_EXERCISE TASK_
Using the data that follows, return exactly the lines from the one that contains "body = adapter()" through the one that contains "point = shown.matrix_world", ends included.

_Records with modeling code_
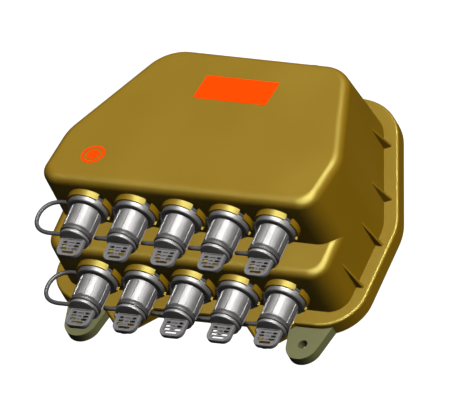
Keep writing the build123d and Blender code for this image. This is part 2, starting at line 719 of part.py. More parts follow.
def tray_screw_places():
    """Places of the tray screws on the mounting plane."""
    x = TRAY_LENGTH / 2 - TRAY_SCREW_INSET
    y = TRAY_WIDTH / 2 - TRAY_SCREW_INSET
    corners = [(-x, -y), (-x, y), (x, -y), (x, y)]
    return [Pos(cx, TRAY_CENTRE_Y + cy, 0) for cx, cy in corners]


def tray_plan(inset=0.0):
    return RectangleRounded(TRAY_LENGTH - 2 * inset, TRAY_WIDTH - 2 * inset, TRAY_END_R - inset)


def splice_tray():
    """Shallow tray with winding spools, a splice comb and clips for the splitter."""
    tray = extrude(tray_plan(), TRAY_HEIGHT)
    tray -= Pos(0, 0, TRAY_FLOOR) * extrude(tray_plan(TRAY_WALL), TRAY_HEIGHT)
    spool = ring(SPOOL_R, SPOOL_R - TRAY_WALL, TRAY_FLOOR, TRAY_HEIGHT - LID_LIP - LID_CLEARANCE)
    clip = Box(CLIP_LENGTH, CLIP_WALL, SPLITTER[2], align=UP)
    clip_y = SPLITTER[1] / 2 + SPLITTER_CLEARANCE + CLIP_WALL / 2
    splitter_y = SPLITTER_INSET - TRAY_WIDTH / 2
    for side in (-1, 1):
        tray += Pos(side * (TRAY_LENGTH / 2 - SPOOL_INSET), 0, 0) * spool
        for edge in (-1, 1):
            x = side * (SPLITTER[0] / 2 - CLIP_INSET)
            tray += Pos(x, splitter_y + edge * clip_y, TRAY_FLOOR) * clip
    comb_wall = Box(COMB_LENGTH, COMB_WALL, COMB_HEIGHT, align=UP)
    comb_end = TRAY_WIDTH / 2 - TRAY_WALL - COMB_MARGIN
    for index in range(COMB_SLOTS + 1):
        tray += Pos(0, comb_end - index * COMB_PITCH, TRAY_FLOOR) * comb_wall
    tray = Pos(0, TRAY_CENTRE_Y, TRAY_BACK_Z) * tray
    hole = Cylinder(TRAY_SCREW_R + SCREW_HOLE_CLEARANCE, 4 * TRAY_SEAT_Z)
    for place in tray_screw_places():
        tray -= place * hole
    return tray


def tray_lid():
    """Lid of the tray with a lip inside its wall."""
    top = extrude(tray_plan(), LID_THICKNESS)
    lip_plan = tray_plan(TRAY_WALL + LID_CLEARANCE) - tray_plan(2 * TRAY_WALL + LID_CLEARANCE)
    lip = Pos(0, 0, -LID_LIP) * extrude(lip_plan, LID_LIP)
    return Pos(0, TRAY_CENTRE_Y, TRAY_BACK_Z + TRAY_HEIGHT) * (top + lip)


def splitter():
    """Small optical splitter, a closed metal bar in the tray's clips."""
    bar = Box(*SPLITTER, align=UP)
    bar = chamfer(bar.edges().filter_by(Axis.X), SPLITTER_EDGE)
    return Pos(0, TRAY_CENTRE_Y + SPLITTER_INSET - TRAY_WIDTH / 2, TRAY_SEAT_Z) * bar


def tray_screws():
    screw = pan_screw(TRAY_SCREW_R, TRAY_SCREW_LENGTH, TRAY_SCREW_HEAD_R, TRAY_SCREW_HEAD)
    return [place * Pos(0, 0, TRAY_SEAT_Z) * screw for place in tray_screw_places()]


def write(name, shape):
    """Write one node; a list becomes a group of separate solids."""
    if isinstance(shape, list):
        solids = [solid for item in shape for solid in item.solids()]
        shape = Compound(children=solids)
    export_step(shape, f"parts/{name}.step")


def main():
    places = port_places()
    write("cover", cover())
    write("back_plate", back_plate())
    write("gasket", gasket())
    write("cover_screws", cover_screws())
    write("rear_screws", rear_screws())
    write("label_panel", inlay(label_plan(), LABEL_CENTRE, -INLAY_DEPTH, INLAY_PROUD))
    write("marker_spot", [inlay(marker_plan(), MARKER_CENTRE, -INLAY_DEPTH, INLAY_PROUD)])
    body = adapter()
    cap = dust_cap()
    for number, place in enumerate(places, start=1):
        write(f"adapter_{number}", place * body)
        write(f"dust_cap_{number}", place * cap)
        first_in_row = (number - 1) % PORTS_IN_ROW == 0
        write(f"tether_{number}", place * tether(first_in_row))
    write("barrel_seals", [place * barrel_seal() for place in places])
    write("neck_seals", [place * neck_seal() for place in places])
    write("neck_nuts", [place * neck_nut() for place in places])
    write("ceramic_sleeves", [place * ceramic_sleeve() for place in places])
    write("splice_tray", splice_tray())
    write("tray_lid", tray_lid())
    write("splitter", splitter())
    write("tray_screws", tray_screws())


main()
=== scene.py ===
import math

import bmesh
import bpy
from mathutils import Matrix, Vector


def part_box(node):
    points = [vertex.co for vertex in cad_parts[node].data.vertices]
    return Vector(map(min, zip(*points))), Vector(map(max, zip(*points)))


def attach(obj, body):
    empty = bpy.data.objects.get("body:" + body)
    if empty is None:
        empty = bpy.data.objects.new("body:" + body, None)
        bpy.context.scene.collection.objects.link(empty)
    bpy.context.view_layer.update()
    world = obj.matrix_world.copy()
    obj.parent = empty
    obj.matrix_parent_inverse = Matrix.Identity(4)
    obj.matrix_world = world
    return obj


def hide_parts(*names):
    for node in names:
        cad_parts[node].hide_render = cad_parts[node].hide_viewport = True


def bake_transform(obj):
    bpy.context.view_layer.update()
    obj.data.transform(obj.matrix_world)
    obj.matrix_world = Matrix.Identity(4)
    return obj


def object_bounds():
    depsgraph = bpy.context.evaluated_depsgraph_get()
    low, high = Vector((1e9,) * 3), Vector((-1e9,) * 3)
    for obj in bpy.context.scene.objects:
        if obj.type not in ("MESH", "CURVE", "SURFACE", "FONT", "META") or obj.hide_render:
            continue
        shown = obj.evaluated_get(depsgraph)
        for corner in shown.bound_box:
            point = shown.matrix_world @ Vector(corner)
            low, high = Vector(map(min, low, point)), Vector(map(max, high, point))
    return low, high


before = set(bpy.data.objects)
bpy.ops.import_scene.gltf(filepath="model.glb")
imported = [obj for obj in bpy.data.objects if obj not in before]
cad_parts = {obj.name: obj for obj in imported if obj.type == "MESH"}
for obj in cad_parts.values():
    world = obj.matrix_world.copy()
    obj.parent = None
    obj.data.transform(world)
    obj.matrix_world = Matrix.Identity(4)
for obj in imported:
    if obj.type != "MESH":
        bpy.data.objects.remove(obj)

# Metres and degrees, unless a comment says otherwise. The box lies on its back: +Z points out of
# the wall, +Y up the wall, and the ports face -Y.
CAD_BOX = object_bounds()
MM = 0.001

# Camera: parallel view from above the right front corner, turned about its own axis
VIEW_WIDTH = 267.69 * MM
VIEW_AZIMUTH = 45.94
VIEW_ELEVATION = 45.90
VIEW_ROLL = -30.51
VIEW_AIM = Vector((5.62, -18.69, 37.41)) * MM
VIEW_DISTANCE = 1.5

# Ports: two rows, and how far a cap's back edge is from the front wall
PORTS_IN_ROW = 5
PORT_COUNT = 2 * PORTS_IN_ROW
CAP_BACK = 7.1 * MM

# Dust cap: radii, distances from the front wall and the eight ribs
CAP_BORE_R = 8.3 * MM
CAP_R = 9.35 * MM
CAP_FRONT = 21.6 * MM
CAP_BORE_FLOOR = 20.4 * MM
CAP_NECK_R = 7.9 * MM
CAP_NECK_BACK = 22.6 * MM
CAP_BEAD_R = 9.3 * MM
CAP_BEAD_BACK = 25.4 * MM
CAP_BEAD_FRONT = 27.4 * MM
CAP_RIBS = 8
CAP_RIB_WIDTH = 3.2 * MM
CAP_RIB_HEIGHT = 0.4 * MM
CAP_RIB_BACK = 8.1 * MM
CAP_RIB_RUN_IN = 0.5 * MM
CAP_RIB_FLANK = 0.8

# Pull tab: plate with a raised rim and rows of slots
TAB_WIDTH = 15.8 * MM
TAB_ROOT = 1.0 * MM
TAB_LENGTH = 12.2 * MM
TAB_THICKNESS = 3.2 * MM
TAB_CORNER_R = 4.6 * MM
TAB_RIM = 1.5 * MM
TAB_RECESS = 0.5 * MM
TAB_EDGE = 0.45 * MM
WEB_THICKNESS = 0.8 * MM
WEB_EDGE = 0.12 * MM
SLOT_HEIGHT = 1.45 * MM
SLOT_PITCH = 2.3 * MM
SLOT_FIRST = 2.5 * MM
SLOT_OUTER = 5.9 * MM
SLOT_WIDTHS = (3.2 * MM, 3.8 * MM, 4.5 * MM)
SLOT_LAST = 8.0 * MM
SLIT_HEIGHT = 0.4 * MM
SLIT_BRIDGE = 0.6 * MM

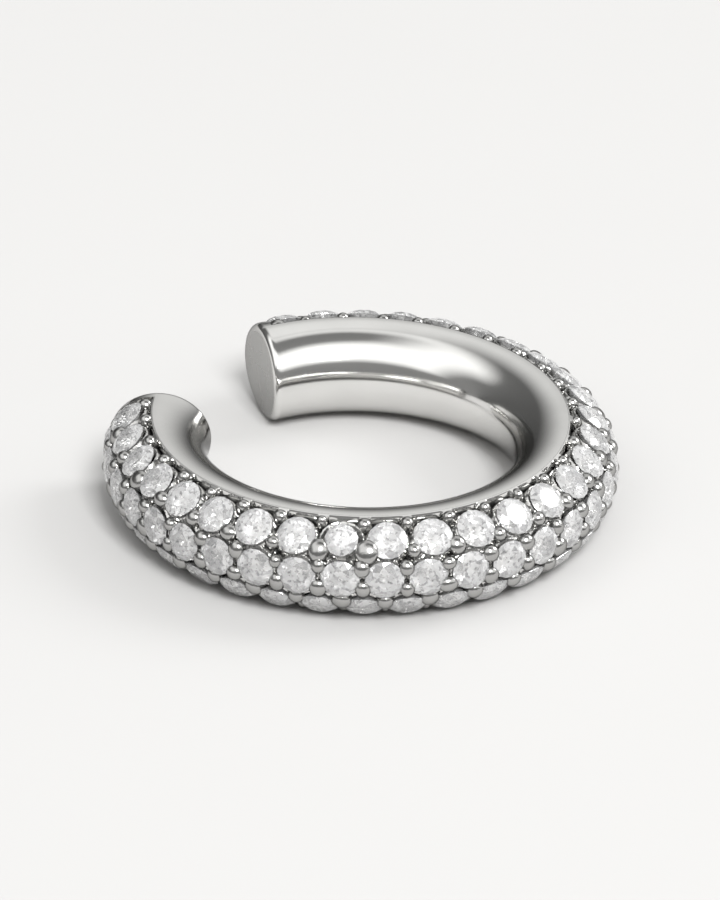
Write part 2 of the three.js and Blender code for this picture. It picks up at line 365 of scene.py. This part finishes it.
def add_band():
    """The smooth metal: a bent rod with rounded ends, cut back where the setting lies."""
    inner = np.linspace(RIM_TOP, RIM_BOTTOM + 360, INNER_POINTS)
    outer = np.linspace(RIM_BOTTOM, RIM_TOP, OUTER_POINTS)
    angles = np.concatenate([inner, outer])
    seat = np.concatenate([
        np.full(INNER_POINTS, SECTION_RADIUS),
        np.full(OUTER_POINTS, HIDDEN_SEAT - HIDDEN_GAP),
    ])
    first = seat_end(NEAR_END, NEAR_SIDE) + seam_gap()
    last = seat_end(FAR_END, FAR_SIDE) - seam_gap()
    places = np.linspace(first, last, BAND_STATIONS)
    outlines = [
        *end_stations(NEAR_END, NEAR_SIDE, angles),
        *[surface_point(place, angles, seat) for place in places],
        *end_stations(FAR_END, FAR_SIDE, angles)[::-1],
    ]
    count = len(angles)
    faces = sweep_faces(len(outlines), count)
    rings = np.repeat(np.arange(len(outlines) - 1), count)
    is_end = (rings < FACE_RINGS) | (rings >= len(outlines) - 1 - FACE_RINGS)
    faces.append(list(range(count)))
    faces.append(list(range(count * (len(outlines) - 1), count * len(outlines))))
    band = add_piece("band", np.concatenate(outlines), faces, BAND_SHARP)
    # The end faces take the second material, whose darker tint is painted shade.
    band.data.polygons.foreach_set("material_index", np.append(is_end, [True, True]).astype(int))
    return band


def axis_distance(points, place, angle):
    """Distance of points from the line through the section's middle at a place and angle."""
    middle = surface_point(place, angle, 0)
    axis = (surface_point(place, angle, SECTION_RADIUS) - middle) / SECTION_RADIUS
    away = points - middle
    height = away @ axis
    return np.linalg.norm(away - height[..., None] * axis, axis=-1)


def rim_levels(place, angle, prongs):
    """On a grid, the level of the ledges along the rims and of the fingers that reach to the prongs."""
    from_rim = np.minimum(RIM_TOP - angle, angle - RIM_BOTTOM) / section_angle(1)
    out = RING_RADIUS + SECTION_RADIUS * np.cos(np.radians(angle))
    ledge = SECTION_RADIUS - LEDGE_DROP * from_rim / LEDGE_WIDTH
    ledge = ledge - WALL_SLOPE * np.maximum(from_rim - LEDGE_WIDTH, 0)
    levels = np.maximum(ledge, RECESS_LEVEL)
    for stop, prong_angle, _, _ in prongs:
        if not is_by_rim(prong_angle):
            continue
        on_its_side = (RIM_TOP - angle < angle - RIM_BOTTOM) == (prong_angle > 0)
        near = (np.abs(place - stop) < place_length(stop, STONE_PITCH)) & on_its_side
        beside = np.abs(np.radians(place - stop)) * out
        half_width = FINGER_WIDTH / 2 * (1 - FINGER_TAPER * np.minimum(from_rim / PRONG_ROOM, 1))
        ridge = SECTION_RADIUS - FINGER_DROP * from_rim / PRONG_ROOM
        ridge = ridge - WALL_SLOPE * np.maximum(beside - half_width, 0)
        ridge = ridge - WALL_SLOPE * np.maximum(from_rim - FINGER_REACH, 0)
        levels = np.where(near, np.maximum(levels, ridge), levels)
    return levels


def cut_levels(place, angle, stones, prongs):
    """On a grid, the cut setting's distance from the section's middle, and where stones cover it."""
    rims = rim_levels(place, angle, prongs)
    level = np.full(place.shape, PLATE_OUTSIDE)
    for _ in range(LEVEL_ROUNDS):
        points = surface_point(place, angle, level)
        metal = rims.copy()
        cut = np.full(place.shape, 2 * SECTION_RADIUS)
        covered = np.zeros(place.shape, dtype=bool)
        for stone_place, stone_angle, radius, seat_radius in stones:
            near = np.abs(place[:, 0] - stone_place) < place_length(stone_place, STONE_PITCH)
            rows = np.flatnonzero(near)
            distance = axis_distance(points[rows], stone_place, stone_angle)
            edge = seat_radius + SEAT_ROOM
            collar = COLLAR_LEVEL - COLLAR_SLOPE * np.maximum(distance - edge, 0)
            metal[rows] = np.maximum(metal[rows], collar)
            bowl = GIRDLE_LEVEL - GIRDLE_THICKNESS - SEAT_SLOPE * (edge - distance)
            bowl = np.where(distance < edge, bowl, 2 * SECTION_RADIUS)
            cut[rows] = np.minimum(cut[rows], bowl)
            covered[rows] |= distance < COVERED_SHARE * radius
        level = np.maximum(np.minimum(metal, cut), HIDDEN_SEAT + HIDDEN_GAP)
    return level, covered


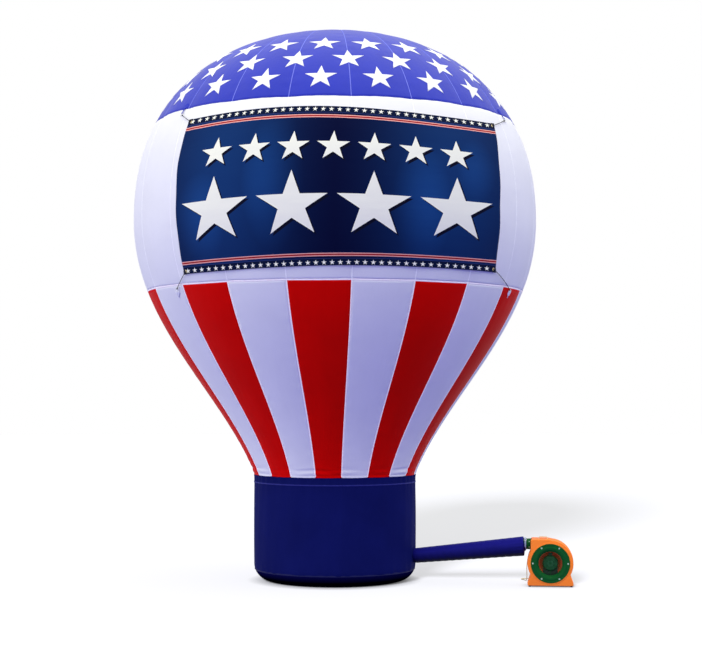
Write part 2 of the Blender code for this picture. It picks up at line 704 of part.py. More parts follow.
def terminal_box(frame):
    top = AXIS_HEIGHT + MOTOR_RADIUS
    block("terminal_box", (-0.022, -0.125, top + GAP), (0.022, -0.060, top + 0.028), "black_plastic",
          frame, bevel=0.003)


def impeller(frame):
    """The wheel: a back plate on a shaft, blades round its rim and a front ring, joined as one."""
    place = blower_part_place(0, WHEEL_BACK, AXIS_HEIGHT, "-Y")
    to_motor = WHEEL_BACK - MOTOR_BACK
    shaft_length = to_motor + BEARING_DEPTH - 0.005
    hub_length = to_motor - HUB_CLEARANCE
    profile = [(0, shaft_length), (SHAFT_RADIUS, shaft_length), (SHAFT_RADIUS, hub_length),
               (HUB_RADIUS, hub_length), (HUB_RADIUS, WHEEL_PLATE), (WHEEL_RADIUS, WHEEL_PLATE),
               (WHEEL_RADIUS, 0), (0, 0)]
    wheel = turned("impeller", profile, "brown_plastic", 36, closed=False, parent=frame, place=place)
    front_place = blower_part_place(0, WHEEL_FRONT + WHEEL_PLATE, AXIS_HEIGHT, "-Y")
    combine(wheel, ring("wheel_ring", WHEEL_EYE_RADIUS, WHEEL_RADIUS, WHEEL_PLATE, "brown_plastic", frame,
                        front_place), "UNION")
    blades = blade_row(frame)
    blades.matrix_local = place
    combine(wheel, blades, "UNION")


def blade_row(frame):
    """All blades as one mesh: thin curved plates, each an arc that leans forward."""
    shape = bmesh.new()
    inner = WHEEL_EYE_RADIUS + 0.006
    outer = WHEEL_RADIUS - 0.003
    steps = 3
    low = WHEEL_PLATE * 0.4
    high = WHEEL_BACK - WHEEL_FRONT - low
    for number in range(BLADES):
        base_angle = 2 * pi * number / BLADES
        loops = []
        for k in range(steps + 1):
            radius = inner + (outer - inner) * k / steps
            angle = base_angle + BLADE_SWEEP * (k / steps) ** 2
            middle = Vector((radius * cos(angle), radius * sin(angle), 0))
            across = Vector((-sin(angle), cos(angle), 0)) * BLADE_THICKNESS / 2
            loops.append([shape.verts.new(middle + side * across + Vector((0, 0, level)))
                          for side, level in ((-1, low), (1, low), (1, high), (-1, high))])
        shape.faces.new(loops[0])
        shape.faces.new(loops[-1][::-1])
        for one, two in zip(loops, loops[1:]):
            for j in range(4):
                shape.faces.new((one[j], one[(j + 1) % 4], two[(j + 1) % 4], two[j]))
    return add_object("blade_row", mesh_from(shape), "brown_plastic", frame)


def blower_feet(frame):
    """Four rubber feet under the pedestal's corners."""
    for side, x in (("left", -FOOT_X), ("right", FOOT_X)):
        for end, y in (("front", -FOOT_Y), ("back", FOOT_Y)):
            cylinder(f"foot_{end}_{side}", FOOT_RADIUS, FOOT_HEIGHT, "black_rubber", 16,
                     top_radius=FOOT_RADIUS * 0.85, parent=frame, place=Matrix.Translation((x, y, 0)))


def lifting_handle(frame):
    """The small cream carrying handle on the housing's top."""
    top = AXIS_HEIGHT + DUCT_TOP + GAP
    place = Matrix.Translation((-0.075, 0, top)) @ Matrix.Rotation(radians(90), 4, "X")
    extruded("carry_handle", handle_outline(), 0.022, "cream_plastic", frame, place)


def handle_outline():
    """Two feet and a flat grip over a low finger gap."""
    return [(0.055, 0.0), (0.055, 0.008), (0.040, 0.024), (-0.040, 0.024), (-0.055, 0.008), (-0.055, 0.0),
            (-0.038, 0.0), (-0.032, 0.015), (0.032, 0.015), (0.038, 0.0)]


def cord_gland(frame):
    """The strain relief on the housing's back, tapering towards the cord."""
    x, rise = GLAND_PLACE
    cylinder("cord_gland", 0.011, GLAND_LENGTH, "black_rubber", 16, top_radius=0.0055, parent=frame,
             place=blower_part_place(x, HOUSING_DEPTH / 2 + GAP, AXIS_HEIGHT + rise, "Y"))


def smooth_route(points, spacing):
    """Even steps along a Catmull-Rom curve through the points."""
    ends = [2 * points[0] - points[1], *points, 2 * points[-1] - points[-2]]
    fine = [points[0]]
    for a, b, c, d in zip(ends, ends[1:], ends[2:], ends[3:]):
        for k in range(1, 21):
            t = k / 20
            fine.append(0.5 * (2 * b + (c - a) * t + (2 * a - 5 * b + 4 * c - d) * t ** 2
                               + (3 * b - a - 3 * c + d) * t ** 3))
    lengths = [0.0]
    for start, end in zip(fine, fine[1:]):
        lengths.append(lengths[-1] + (end - start).length)
    count = round(lengths[-1] / spacing)
    route = []
    for k in range(count + 1):
        target = lengths[-1] * k / count
        index = next((i for i, done in enumerate(lengths) if done >= target), len(fine) - 1)
        index = max(index, 1)
        share = (target - lengths[index - 1]) / (lengths[index] - lengths[index - 1])
        route.append(fine[index - 1].lerp(fine[index], share))
    return route


def power_cord(frame):
    """The loose lead as a tube, its coil as a turned ring and its plug, behind the blower."""
    route = smooth_route([Vector(point) for point in CORD_ROUTE], 6 * CORD_RADIUS)
    tube("power_cord", route, CORD_RADIUS, "cord_jacket", 8, parent=frame)
    inner = COIL_TURN_RADIUS - 2 * CORD_RADIUS
    outer = COIL_TURN_RADIUS + 2 * CORD_RADIUS
    height = 4 * CORD_RADIUS
    profile = [(outer, height), (outer, 0.0), (inner, 0.0), (inner, height)]
    turned("cord_coil", profile, "cord_jacket", 36, parent=frame,
           place=Matrix.Translation((*COIL_CENTRE, 0.0001)))
    plug_x = COIL_CENTRE[0] + COIL_TURN_RADIUS
    plug_back = COIL_CENTRE[1] - PLUG_OFFSET
    block("plug", (plug_x - PLUG_HALF_WIDTH, plug_back - PLUG_LENGTH, 0.0001),
          (plug_x + PLUG_HALF_WIDTH, plug_back, PLUG_HEIGHT), "black_rubber", frame, bevel=0.0012)


def build():
    clear_scene()
    dome()
    mid_band()
    for number in range(GORES):
        stripe_gore(number)
    base_wall()
    base_boot()
    base_floor()
    banner()
    for side, azimuth, height in TIE_TABLE:
        banner_tie(side, azimuth, height)
    sleeve()
    frame = bpy.data.objects.new("blower_frame", None)
    bpy.data.collections["advertising_balloon"].objects.link(frame)
    frame.matrix_world = blower_matrix()
    sleeve_strap(frame)
    blower_housing(frame)
    outlet_collar(frame)
    inlet_cover(frame)
    inlet_grille(frame)
    motor(frame)
    motor_cradle(frame)
    terminal_box(frame)
    impeller(frame)
    blower_feet(frame)
    lifting_handle(frame)
    cord_gland(frame)
    power_cord(frame)
    bpy.context.view_layer.update()


build()
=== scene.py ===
"""Looks of an advertising cold-air balloon: its cloth envelope, drum base, banner, sleeve and blower."""
from math import asin, cos, degrees, hypot, pi, radians, sin

import bmesh
import bpy
import numpy as np
from mathutils import Matrix, Vector
from mathutils.geometry import interpolate_bezier


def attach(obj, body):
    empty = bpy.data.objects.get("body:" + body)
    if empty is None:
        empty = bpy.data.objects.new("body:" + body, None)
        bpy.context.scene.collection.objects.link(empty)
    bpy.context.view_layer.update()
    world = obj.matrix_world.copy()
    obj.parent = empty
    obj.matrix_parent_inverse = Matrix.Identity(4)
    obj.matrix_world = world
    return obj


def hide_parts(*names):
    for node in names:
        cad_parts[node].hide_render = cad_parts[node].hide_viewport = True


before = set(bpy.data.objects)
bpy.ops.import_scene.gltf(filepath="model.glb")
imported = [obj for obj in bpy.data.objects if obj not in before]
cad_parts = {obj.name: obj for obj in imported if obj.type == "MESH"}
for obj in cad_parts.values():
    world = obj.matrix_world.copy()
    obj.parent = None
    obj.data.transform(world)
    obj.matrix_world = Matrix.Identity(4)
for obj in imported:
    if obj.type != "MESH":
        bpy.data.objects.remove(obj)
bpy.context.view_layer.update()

# The camera, and the photograph's frame in pixels
PHOTO_WIDTH = 702
FOCAL_PIXELS = 1525
CAMERA_PLACE = (0.0, -17.144, 2.064)
CAMERA_PITCH = 2.309
CAMERA_YAW = 0.601

# The envelope's outline, as the frame has it
HEIGHT = 6.10
EQUATOR_HEIGHT = 3.985
EQUATOR_RADIUS = 2.252
CROWN_EXPONENT = 2.25
BASE_HEIGHT = 1.175
BASE_RADIUS = 0.90
NECK_SLOPE = 0.40
EQUATOR_HANDLE = 1.145
NECK_HANDLE = 0.915
DOME_SEAM_HEIGHT = 5.05
STRIPE_SEAM_HEIGHT = 3.20

# Gores and cloth
GORES = 20
GORE_ANGLE = 360 / GORES
FIRST_SEAM = 4.6
GORE_COLUMNS = 20
ROW_STEP = 0.030
HEM_STEPS = (0.003, 0.006, 0.009, 0.013, 0.018)
CLOTH = 0.002
PATCH_LIFT = 0.0030
CRINKLE_DEPTH = 0.0010
WEAVE_DEPTH = 0.00006
WEAVE_PITCH = 0.0025
LOBE_SHARE = 0.0055
CROWN_PATCH_RADIUS = 0.17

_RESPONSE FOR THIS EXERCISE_
    body = adapter()
    cap = dust_cap()
    for number, place in enumerate(places, start=1):
        write(f"adapter_{number}", place * body)
        write(f"dust_cap_{number}", place * cap)
        first_in_row = (number - 1) % PORTS_IN_ROW == 0
        write(f"tether_{number}", place * tether(first_in_row))
    write("barrel_seals", [place * barrel_seal() for place in places])
    write("neck_seals", [place * neck_seal() for place in places])
    write("neck_nuts", [place * neck_nut() for place in places])
    write("ceramic_sleeves", [place * ceramic_sleeve() for place in places])
    write("splice_tray", splice_tray())
    write("tray_lid", tray_lid())
    write("splitter", splitter())
    write("tray_screws", tray_screws())


main()
=== scene.py ===
import math

import bmesh
import bpy
from mathutils import Matrix, Vector


def part_box(node):
    points = [vertex.co for vertex in cad_parts[node].data.vertices]
    return Vector(map(min, zip(*points))), Vector(map(max, zip(*points)))


def attach(obj, body):
    empty = bpy.data.objects.get("body:" + body)
    if empty is None:
        empty = bpy.data.objects.new("body:" + body, None)
        bpy.context.scene.collection.objects.link(empty)
    bpy.context.view_layer.update()
    world = obj.matrix_world.copy()
    obj.parent = empty
    obj.matrix_parent_inverse = Matrix.Identity(4)
    obj.matrix_world = world
    return obj


def hide_parts(*names):
    for node in names:
        cad_parts[node].hide_render = cad_parts[node].hide_viewport = True


def bake_transform(obj):
    bpy.context.view_layer.update()
    obj.data.transform(obj.matrix_world)
    obj.matrix_world = Matrix.Identity(4)
    return obj


def object_bounds():
    depsgraph = bpy.context.evaluated_depsgraph_get()
    low, high = Vector((1e9,) * 3), Vector((-1e9,) * 3)
    for obj in bpy.context.scene.objects:
        if obj.type not in ("MESH", "CURVE", "SURFACE", "FONT", "META") or obj.hide_render:
            continue
        shown = obj.evaluated_get(depsgraph)
        for corner in shown.bound_box:
            point = shown.matrix_world @ Vector(corner)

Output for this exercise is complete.